[LLVMdev] Implementing the ldr pseudo instruction in ARM integrated assembler
David Peixotto
dpeixott at codeaurora.org
Tue Dec 17 12:00:11 PST 2013
> > Hi Jim,
> >
> > Thanks for the review. It seems like you were looking at an old patch.
> > I've attached the latest patches to this email (and a squashed version
> > of all three for easy reading). I believe many of your concerns were
> > addressed. See below for a detailed response.
> >
> Ack! Sorry about that. That would certainly explain some of my confusion.

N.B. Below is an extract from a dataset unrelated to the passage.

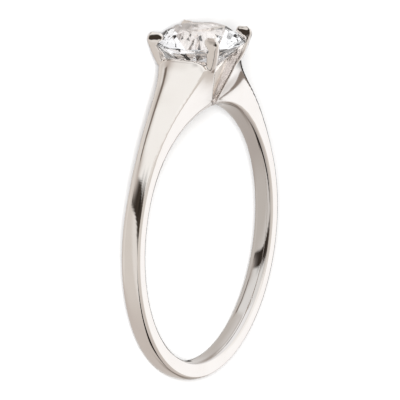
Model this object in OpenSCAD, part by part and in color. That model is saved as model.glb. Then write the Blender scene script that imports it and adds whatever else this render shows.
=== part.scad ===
/* [Band] */
// Inside diameter of the finger hole
finger_d = 16.9; // [14:0.1:22]
// Thickness of the band at its side faces
band_t = 1.07; // [0.8:0.01:1.6]
// Height of the dome across the outside of the band
band_dome = 0.16; // [0.05:0.01:0.3]
// Width of the band along the finger
band_w = 1.32; // [1:0.02:2.4]

/* [Shoulders] */
// Angle above the band's middle where the shoulder leaves the round band
leave_angle = 20.5; // [10:0.5:30]
// How far the shoulder keeps its first direction
leave_pull = 6.25; // [4:0.05:7]
// Half distance between the outer corners of the shoulders at their tops
shoulder_top_x = 2.5; // [2:0.01:3]
// Height of the middle of the shoulders' top edge above the middle of the finger hole
shoulder_top_z = 11.9; // [11.6:0.05:12.2]
// How far the shoulder keeps its upright direction below the top
top_pull = 1.3; // [0.5:0.02:3]
// Half width of the shoulder at the foot of the prongs
flare_w = 1.75; // [1.2:0.01:2.2]
// How sharply the width grows towards the head
flare_power = 2.7; // [1.5:0.05:4]

/* [Head] */
// Height of the bottom of the V-shaped gap
notch_z = 8.85; // [8.7:0.01:9.6]
// Half width of the gap at its bottom
notch_floor_x = 0.1; // [0.05:0.01:0.4]
// Half width of the gap at the girdle
notch_top_x = 1.86; // [1.2:0.01:2.1]
// Radius of the hollow cone under the stone, at the finger hole
hollow_foot_r = 0.5; // [0.3:0.01:0.9]
// Radius of the hollow cone at the shoulders' top edge
hollow_top_r = 2.22; // [1.8:0.01:2.3]

/* [Prongs] */
// Outer corner of a prong beside the girdle, across the finger
prong_out_x = 2.38; // [2.1:0.01:2.8]
// Outer corner of a prong beside the girdle, along the finger
prong_out_y = 2.57; // [2.1:0.01:2.9]
// Thickness of a prong along the finger
prong_t = 0.62; // [0.4:0.01:0.9]
// Diameter of a claw
claw_d = 0.78; // [0.5:0.01:1]
// Height of the claws' tops
claw_top_z = 13.5; // [13.2:0.01:13.9]

/* [Stone] */
// Girdle diameter of the stone
stone_d = 5.9; // [4:0.05:7]
// Table width as a share of the girdle diameter
table_share = 0.56; // [0.5:0.01:0.65]
// Height of the table above the middle of the finger hole
table_z = 13.72; // [13.4:0.01:14.2]
// Slope of the crown's main facets
crown_angle = 34.5; // [30:0.5:38]
// Slope of the pavilion's main facets
pavilion_angle = 40.8; // [39:0.1:43]
// Thickness of the girdle
girdle_t = 0.12; // [0.05:0.01:0.3]
// Gap between the stone and the metal
stone_gap = 0.04; // [0.02:0.01:0.1]

/* [Hidden] */
$fn = 96;
// Straight pieces in each curved stretch of an outline, and across a dome
curve_steps = 16;
dome_steps = 12;
// Enough to cut cleanly past any face
past = 20;

// The ring is drawn standing up: the finger runs along y and the stone is at the top.
bore_r = finger_d / 2;
band_r = bore_r + band_t;
band_half_w = band_w / 2;
// Sections reach this far in, so that the finger hole is cut clean out of them
foot_r = bore_r - 1;
// The band keeps its width up to where the shoulders leave it
flare_from_z = band_r * sin(leave_angle);

// Prongs stand widest here, just above the girdle
prong_wide_z = 13.05;
// Prongs run straight from the bottom of the gap up to here, then turn upright
prong_bend_z = 12.35;
prong_bend_y = 2.43;
prong_foot_y = 1.08;
// Outer side of a prong, across the finger, where it rises out of the shoulder
prong_foot_x = 1.5;
// Inner side of a prong is free of the shoulder above here
prong_free_z = 11.5;
// Shoulders end at this height beside the prongs, and rise in a dome between them
ledge_z = 11.45;
ledge_dome = shoulder_top_z - ledge_z;

// The shoulders start this much larger than the band that laps into them
lap_step = 0.01;
lap_angle = 1.5;

// Distance of a claw's elbow and of its end from the stone's middle line
claw_elbow_r = 3.1;
claw_end_r = 2.75;
claw_angles = [45, 135, 225, 315];

stone_r = stone_d / 2;
table_r = stone_r * table_share;
girdle_top_z = table_z - (stone_r - table_r) * tan(crown_angle);
girdle_foot_z = girdle_top_z - girdle_t;
culet_z = girdle_foot_z - stone_r * tan(pavilion_angle);
// Stars reach half way from the table's edge to the girdle
star_r = (table_r * cos(22.5) + stone_r) / 2;
star_z = table_z - (star_r * cos(22.5) - table_r) * tan(crown_angle);
// Lower girdle facets leave this share of the radius to the main facets
lower_r = stone_r * 0.23;
lower_z = culet_z + lower_r * cos(22.5) * tan(pavilion_angle);

// The ring lies on the edge of its stone and on the far edge of its band, so it leans this much
rest_tilt = atan((stone_r - band_half_w) / (girdle_foot_z + band_r));

function bezier(a, b, c, d, t) =
    pow(1 - t, 3) * a + 3 * pow(1 - t, 2) * t * b + 3 * (1 - t) * t * t * c + pow(t, 3) * d;
function curve(a, b, c, d) =
    [for (i = [0 : curve_steps]) bezier(a, b, c, d, i / curve_steps)];
function flipped(points) =
    [for (i = [len(points) - 1 : -1 : 0]) [-points[i][0], points[i][1]]];
function flare(z) =
    band_half_w
    + (flare_w - band_half_w) * pow(max(0, z - flare_from_z) / (ledge_z - flare_from_z), flare_power);
function notch_x(z) =
    notch_floor_x + (notch_top_x - notch_floor_x) * (z - notch_z) / (girdle_top_z - notch_z);

// Stands a front outline up, to run right through along the finger
module front_slab(outline) {
    rotate([90, 0, 0])
        linear_extrude(height = past, center = true)
            polygon(outline);
}

// Stands a side outline up, to run right through across the finger
module side_slab(outline) {
    rotate([90, 0, 90])
        linear_extrude(height = past, center = true)
            polygon(outline);
}

// Turns the finished ring from standing to lying on its side
module at_rest() {
    rotate([90 - rest_tilt, 0, 0])
        children();
}

// One section of the metal, drawn as [distance from the finger's axis, place along the finger]:
// a flat foot inside the finger hole and a dome across the outside
function section(r, foot_half_w, half_w, dome, power) = concat(
    [[foot_r, -foot_half_w]],
    [for (i = [0 : dome_steps])
        let (share = 2 * i / dome_steps - 1)
            [r + dome * (1 - pow(abs(share), power)), share * half_w]],
    [[foot_r, foot_half_w]]);

// Round part of the band, which laps a little way into the shoulders
module band() {
    end_angle = leave_angle + lap_angle;
    rotate([90, 0, 0])
        rotate([0, 0, 180 - end_angle])
            rotate_extrude(angle = 180 + 2 * end_angle)
                polygon(section(band_r, band_half_w, band_half_w, band_dome, 2));
}

// Both shoulders with the block of the head between them, swept from one end of the
// round band over the top to the other end
module shoulders() {
    leave = band_r * [cos(leave_angle), sin(leave_angle)];
    top = [shoulder_top_x, ledge_z];
    side = curve(leave, leave + leave_pull * [-sin(leave_angle), cos(leave_angle)],
        top - [0, top_pull], top);
    middle = [0, ledge_z];
    outline = concat(side, [middle], flipped(side));
    last = len(outline) - 1;
    domes = [for (i = [0 : last])
        let (rise = min(i, last - i) / curve_steps)
            rise > 1 ? ledge_dome : band_dome + (ledge_dome - band_dome) * pow(rise, 3)];
    sections = [for (i = [0 : last])
        let (r = norm(outline[i]), angle = atan2(outline[i][1], outline[i][0]))
            [for (p = section(r + lap_step, flare(foot_r * sin(angle)) + lap_step,
                flare(outline[i][1]) + lap_step, domes[i], 2 + 2 * min(1, min(i, last - i) / curve_steps)))
                [p[0] * cos(angle), p[1], p[0] * sin(angle)]]];
    size = len(sections[0]);
    points = [for (ring = sections) for (p = ring) p];
    walls = [for (i = [0 : last - 1]) for (j = [0 : size - 1])
        let (a = i * size + j, b = i * size + (j + 1) % size)
            each [[a, a + size, b], [b, a + size, b + size]]];
    ends = [[for (j = [0 : size - 1]) j], [for (j = [size - 1 : -1 : 0]) last * size + j]];
    polyhedron(points, concat(walls, ends));
}

// Four prongs, each a bar that leans outward in both directions
module prongs() {
    bar = [[0, notch_z], [prong_foot_x, notch_z], [prong_out_x - 0.1, prong_bend_z],
        [prong_out_x, prong_wide_z], [notch_top_x, prong_wide_z], [0, prong_wide_z]];
    outside = curve([prong_bend_y, prong_bend_z], [prong_bend_y + 0.1, prong_bend_z + 0.25],
        [prong_out_y, prong_wide_z - 0.3], [prong_out_y, prong_wide_z]);
    edge = concat([[prong_foot_y, notch_z]], outside);
    inside = [[prong_out_y - prong_t, prong_wide_z], [prong_bend_y - prong_t, prong_bend_z],
        [prong_bend_y - prong_t - 0.35, prong_free_z], [0, prong_free_z]];
    half = concat(edge, inside, [[0, notch_z]]);
    intersection() {
        front_slab(concat(bar, flipped(bar)));
        union() {
            side_slab(half);
            side_slab(flipped(half));
        }
    }
}

// One claw: a round bar that turns in over the crown and ends in a round tip
module claw() {
    bar_r = claw_d / 2;
    centre_z = claw_top_z - bar_r;
    translate([claw_elbow_r, 0, prong_wide_z - 0.25])
        cylinder(r = bar_r, h = centre_z - prong_wide_z + 0.25);
    translate([claw_elbow_r, 0, centre_z])
        sphere(r = bar_r);
    translate([claw_end_r, 0, centre_z])
        rotate([0, 90, 0])
            cylinder(r = bar_r, h = claw_elbow_r - claw_end_r);
    translate([claw_end_r, 0, centre_z])
        sphere(r = bar_r);
}

// The V-shaped gap that parts the head into two wings
module notch() {
    high_z = claw_top_z + 1;
    edge = [[notch_floor_x, notch_z], [notch_x(girdle_top_z), girdle_top_z],
        [notch_x(girdle_top_z), high_z]];
    front_slab(concat(edge, flipped(edge)));
}

// Hollow under the stone, a cone that opens into the finger hole
module head_hollow() {
    slope = (hollow_top_r - hollow_foot_r) / (shoulder_top_z - bore_r);
    over = 0.3;
    translate([0, 0, foot_r])
        cylinder(r1 = hollow_foot_r - slope * (bore_r - foot_r), r2 = hollow_top_r + over * slope,
            h = shoulder_top_z + over - foot_r);
}

// The stone's turned outline with a small gap all round
module seat() {
    g = stone_gap;
    rotate_extrude()
        polygon([[0, culet_z - 2 * g], [lower_r + g, lower_z - g], [stone_r + g, girdle_foot_z - g / 2],
            [stone_r + g, girdle_top_z + g / 2], [star_r + g, star_z + g], [table_r + g, table_z + g],
            [0, table_z + g]]);
}

module ring_setting() {
    color([0.86, 0.84, 0.82])
        at_rest()
            difference() {
                union() {
                    band();
                    difference() {
                        union() {
                            shoulders();
                            prongs();
                        }
                        notch();
                        head_hollow();
                    }
                    for (angle = claw_angles)
                        rotate([0, 0, angle])
                            claw();
                }
                rotate([90, 0, 0])
                    cylinder(r = bore_r, h = past, center = true);
                seat();
            }
}

// Points of one row of the cut, all at one radius and height
function row(count, r, z, turn) =
    [for (i = [0 : count - 1]) let (a = turn + i * 360 / count) [r * cos(a), r * sin(a), z]];
function backward(face) = [for (i = [len(face) - 1 : -1 : 0]) face[i]];

// Round brilliant cut: table, stars, crown mains, upper and lower girdle facets, pavilion mains
module center_stone() {
    stars_at = 8;
    girdle_at = 16;
    foot_at = 32;
    lower_at = 48;
    culet_at = 56;
    points = concat(row(8, table_r, table_z, 0), row(8, star_r, star_z, 22.5),
        row(16, stone_r, girdle_top_z, 0), row(16, stone_r, girdle_foot_z, 0),
        row(8, lower_r, lower_z, 22.5), [[0, 0, culet_z]]);
    table = [[for (i = [0 : 7]) i]];
    stars = [for (i = [0 : 7]) [i, stars_at + i, (i + 1) % 8]];
    crown_mains = [for (i = [0 : 7])
        [i, stars_at + (i + 7) % 8, girdle_at + 2 * i, stars_at + i]];
    upper_girdle = [for (i = [0 : 15])
        [stars_at + floor(i / 2), girdle_at + i, girdle_at + (i + 1) % 16]];
    girdle = [for (i = [0 : 15])
        [girdle_at + i, foot_at + i, foot_at + (i + 1) % 16, girdle_at + (i + 1) % 16]];
    lower_girdle = [for (i = [0 : 15])
        [foot_at + i, lower_at + floor(i / 2), foot_at + (i + 1) % 16]];
    pavilion_mains = [for (i = [0 : 7])
        [foot_at + 2 * i, lower_at + (i + 7) % 8, culet_at, lower_at + i]];
    faces = concat(table, stars, crown_mains, upper_girdle, girdle, lower_girdle, pavilion_mains);
    color([0.95, 0.96, 0.98, 0.6])
        at_rest()
            polyhedron(points, [for (face = faces) backward(face)]);
}

ring_setting();
center_stone();
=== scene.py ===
# %% [markdown]
# A solitaire ring in polished white gold with one round brilliant, lying on its side.
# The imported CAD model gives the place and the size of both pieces. Here each is made
# again with the softness of a cast and polished ring, and with a cut stone of its own.

from math import atan, atan2, cos, degrees, hypot, pi, radians, sin, tan

import bmesh
import bpy
from mathutils import Matrix, Vector


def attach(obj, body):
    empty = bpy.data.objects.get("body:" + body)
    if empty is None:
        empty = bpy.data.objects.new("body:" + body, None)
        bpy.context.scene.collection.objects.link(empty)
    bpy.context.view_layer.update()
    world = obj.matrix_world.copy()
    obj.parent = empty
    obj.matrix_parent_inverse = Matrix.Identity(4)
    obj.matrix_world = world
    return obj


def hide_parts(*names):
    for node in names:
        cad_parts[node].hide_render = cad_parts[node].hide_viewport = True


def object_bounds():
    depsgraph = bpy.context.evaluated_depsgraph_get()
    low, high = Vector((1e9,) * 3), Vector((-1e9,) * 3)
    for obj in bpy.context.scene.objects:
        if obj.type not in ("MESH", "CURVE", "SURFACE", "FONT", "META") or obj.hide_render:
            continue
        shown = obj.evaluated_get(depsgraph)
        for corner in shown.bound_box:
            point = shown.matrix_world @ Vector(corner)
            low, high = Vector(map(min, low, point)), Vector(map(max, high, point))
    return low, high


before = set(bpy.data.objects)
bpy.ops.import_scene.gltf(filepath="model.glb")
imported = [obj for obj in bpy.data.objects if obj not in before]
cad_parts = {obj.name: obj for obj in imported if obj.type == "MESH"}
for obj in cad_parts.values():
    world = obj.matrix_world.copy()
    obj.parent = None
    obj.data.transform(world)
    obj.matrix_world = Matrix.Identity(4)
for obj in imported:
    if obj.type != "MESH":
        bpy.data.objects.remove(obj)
cad_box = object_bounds()
print("CAD box in mm:", [[round(1000 * c, 2) for c in corner] for corner in cad_box])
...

> I suspect some (mis)threading of emails got in the way. Thanks again for
> your patience working through this.
Yes there were a number of patches spread out over a period of time. I am
close to getting permission to use phabricator which should help alleviate
this problem in the future.
> >> Likewise, there shouldn't be any need to output an object file. Just
> >> checking the .s output from the asm streamer should be sufficient
> >> here.
> >
> > I deliberately used an object file test because I wanted to make sure
> > that the correct offsets and relocations were being generated.
> > Additionally, some error tests require object code emission (to find
> > out the constant pool offset is too far away). If you feel strongly
> > that they should be converted to asm streamer tests I will do it.
>
> A bit of both. I feel strongly that there should be tests that don't emit
> to object files, but do agree that there's value to checking object as
> well (for the range checking in particular). In particular, the asm
> streamer tests can probably be platform independent, or at least close.
> The object file tests obviously cannot. For the relocations, is there
> something specific about the code generated here that tests those in ways
> that existing relocation tests don't cover? I would have expected that
> part to be totally generic, as the pseudo is just a syntactic convenience
> after all and not expressing anything that can't already be written in a
> .s file without the construct.
I wrote the tests before I did the actual implementation and I thought I
would be generating the relocations myself. The implementation turned out to
be much simpler than I imagined and I was able to lean on the existing
support for generating relocations and fixups. I expect all these
relocations would be covered by other tests.
I think we still would need separate tests for darwin/linux because the
syntax for creating sections (for example) is different.
One option is to leave the object test for the errors (out of range fixup)
and switch to asm tests for the others.